LatinaLista — Today the Federal Deposit Insurance Corporation (FDIC) released the 2009 FDIC National Survey of Unbanked and Underbanked Households.


The report found that people who make less than $30,000, along with, blacks, Native Americans and Latinos are the four groups to be the ones who most likely don’t have a bank account.

Overall, almost 54 percent of black households, 44.5 percent of American Indian/Alaskan households, and 43.3 percent of Hispanic households are either unbanked or underbanked.


For some reason that startled the authors and the banking community but it’s a fact of life long known about in these communities.

For some, the reason is a basic mistrust of banks. For others, who make so little money, the fees banks charge for account maintenance, debit card usage and checks are enough of a deterrent that makes the “mattress vault” look far more attractive.

The reality of the situation is that while, in the case of Latinos, banks provided Spanish-speaking personnel on site or offered a Spanish version of their websites, bank services did not meet the specific needs of those who are both Latino, or other minority, and low-income.

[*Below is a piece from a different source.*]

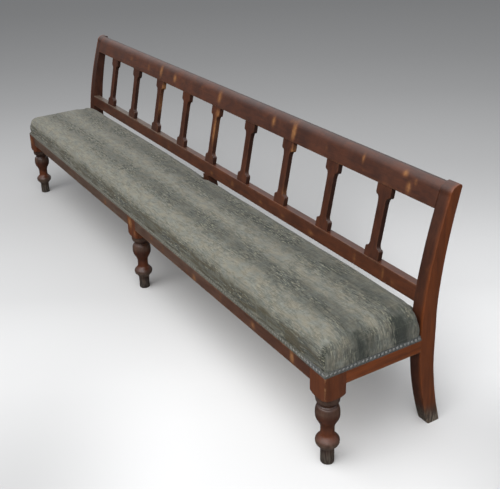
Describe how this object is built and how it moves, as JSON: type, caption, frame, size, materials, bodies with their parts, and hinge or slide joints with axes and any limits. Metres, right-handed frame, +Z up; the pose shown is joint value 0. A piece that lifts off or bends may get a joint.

The banks met their own needs but failed to see that by failing to serve this portion of their local community, they’re missing an opportunity to forge community relationships and future business.


The benefits of having a bank account outweigh the cons, unless of course, a person makes so little money that every dollar the bank charges for its services helps deplete that person’s hard-earned earnings.

When that happens it makes it hard to justify that $20 service fee when that same $20 was counted on for food, rent, etc.

Most businesses understood long ago that to serve their customers, a one-size-fits-all approach just doesn’t work. It’s especially true in the banking industry.

With this report shining a spotlight on the inequity that exists in the banking industry regarding these groups, it’s time that changes were made to accommodate people who desperately need a safe place to keep their money but can least afford the service fees that come with an account.

To make a true difference and provide the kind of economic inclusion that these groups deserve, banks can do a number of things to make their relationship with this demographic rewarding for both:

1. Establish a sliding fee scale based on a person’s monthly deposits.

2. To qualify for an account with a sliding fee scale, prospective customers should be required to take a financial literacy class at the bank. The class should explain fiscal management and what the legal and bank penalties are for being overdrawn and/or writing hot checks.

3. Provide these customers with the option of having a “bank mentor” whom they meet with on a monthly basis to review their account and have ongoing discussions about fiscal management.

Through these actions, the bank is not only ensuring that their new customers understand and are developing a trust of the banking industry but is also laying the foundation for a long-term relationship with that individual.

In the process, the bank is also creating new relationships with other family members and friends of that customer who see that a bank is not an institution that just wants to take their money, but help them save it so they have more in the future.

It’s a message that is not reaching the people who need to hear it.